THE IDEAL HOUSE PROJECT (2012)
ABITATION 1608 (2008)
Design at Riverside, Cambridge Galleries, 2012
WA Architecture (Jillian Ross: assistance for virtual animation)
Like many artists, I have spent a lifetime renovating working spaces – mostly industrial warehouses, but also attached to traditional homes. I have always wanted to design and build my own place, my own house. What does that mean? A design is a projection of what we anticipate will construct the ideal framework within which one’s apprehension of possibilities can function.
A framework is in fact the means by which to frame work. To frame the possibility of an ideal place is to build a place to work.
I have come to believe that making, whether artworks or houses, has less to do with materiality, the materials of making, but rather with a set of beliefs that act to define a space that becomes an opening for possibilities. It is that opening that directs our attention towards the elusive potential of the Ideal.
In the case of this project, the concept of an ideal house surprisingly came to rest on a small nineteenth century barn, a working space. The original barn was conceived for the purposes of production and was proportionate with the scale and need of livestock and the necessities of farm maintenance – 36’wide x 24’ deep by 12’ in height to the roof-line: multiples of six. It was a space for making. It was not bigger than it had to be. It was what it had to be, and in that it was the embodiment of an Ideal. Like the trees and the surrounding land it simply was: the Ideal was simply real.

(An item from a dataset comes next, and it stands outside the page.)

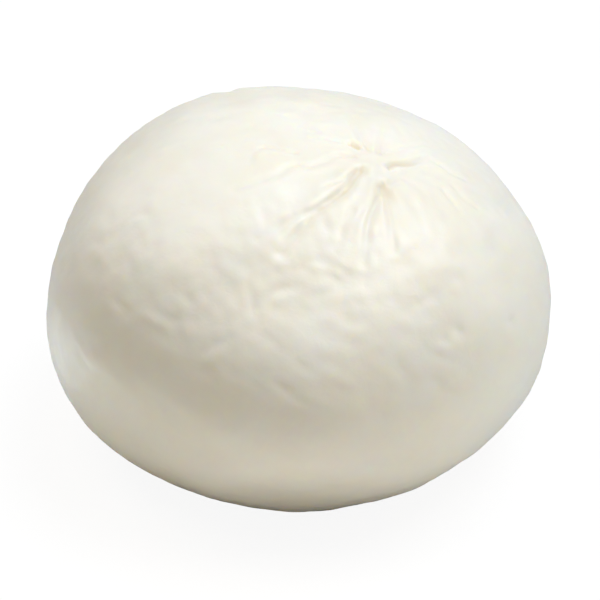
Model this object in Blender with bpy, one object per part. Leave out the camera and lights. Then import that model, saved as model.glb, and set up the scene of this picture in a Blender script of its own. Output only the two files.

What would I mean by real?
The original barn, like so many, was clad in corrugated metal. For The Ideal House Project, the use of a corrugated metal skin creates an ambiguity between the practicality of the past and a contemporary existential condition, the clean logic of the digital aesthetic. The practical real of the original skin, appropriate to the productivity of the land, is shifted to serve another real, the arena of art production. The ideal that served to represent the farm becomes the ideal that serves representation itself. The Ideal House Project is, for me, the reality of art, it’s suspension of definition.
Yvonne Lammerich 2012
Yvonne Lammerich has shown nationally and internationally since 1973. Her work is included in museums as well as corporate and private collections.